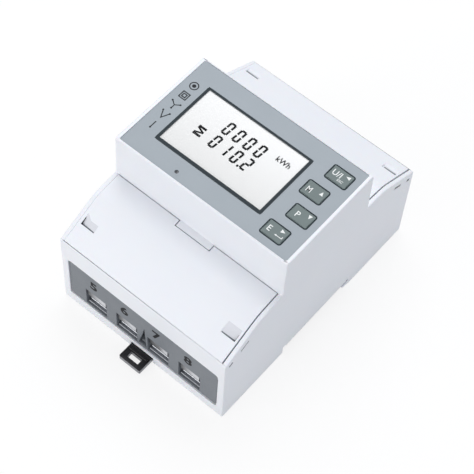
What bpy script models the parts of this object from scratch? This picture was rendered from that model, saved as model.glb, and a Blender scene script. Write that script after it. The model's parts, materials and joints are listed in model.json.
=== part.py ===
# A four-module energy meter for a 35 mm DIN rail, built from its separate pieces.
#
# Lengths are in metres and angles in degrees. The origin is the middle of the
# rail seat, +X is to the right of someone reading the display, +Y is the top of
# the meter and +Z comes out of the panel. The pieces hang on an empty at the feet
# of the housing, so every height below is measured from the feet.

import math

import bmesh
import bpy
from mathutils import Matrix

# Overall sizes
CLEARANCE = 0.0003
BODY_WIDTH = 0.072
BODY_LENGTH = 0.100
BODY_DEPTH = 0.066
EDGE_RADIUS = 0.0007
SEAM_GAP = 0.0001

# Housing outline, seen from the side
EAVE_HEIGHT = 0.0373
KNEE_FROM_END = 0.01673
KNEE_RISE = 0.00834
KNEE_RADIUS = 0.0131
SHOULDER_ANGLE = 6.6
FRONT_BLOCK_LENGTH = 0.0448
FRONT_BLOCK_DRAFT = 0.0004

# Housing walls
END_WALL = 0.0018
SIDE_WALL = 0.0028
CHEEK_WALL = 0.0016
FRONT_WALL = 0.0018
BLOCK_SIDE_WALL = 0.0018
BLOCK_END_WALL = 0.0020
LABEL_RIM_SIDE = 0.0013
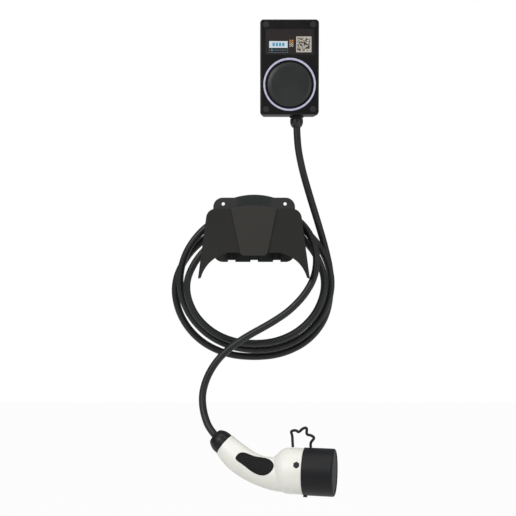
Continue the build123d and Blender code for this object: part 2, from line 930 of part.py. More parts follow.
○ ○ ○ ○ ○
» Requirements
Which lines of the data above contain "object"? Copy each one.

» Output
What bpy script models the parts of this object from scratch? This picture was rendered from that model, saved as model.glb, and a Blender scene script. Write that script after it. The model's parts, materials and joints are listed in model.json.
Continue the build123d and Blender code for this object: part 2, from line 930 of part.py. More parts follow.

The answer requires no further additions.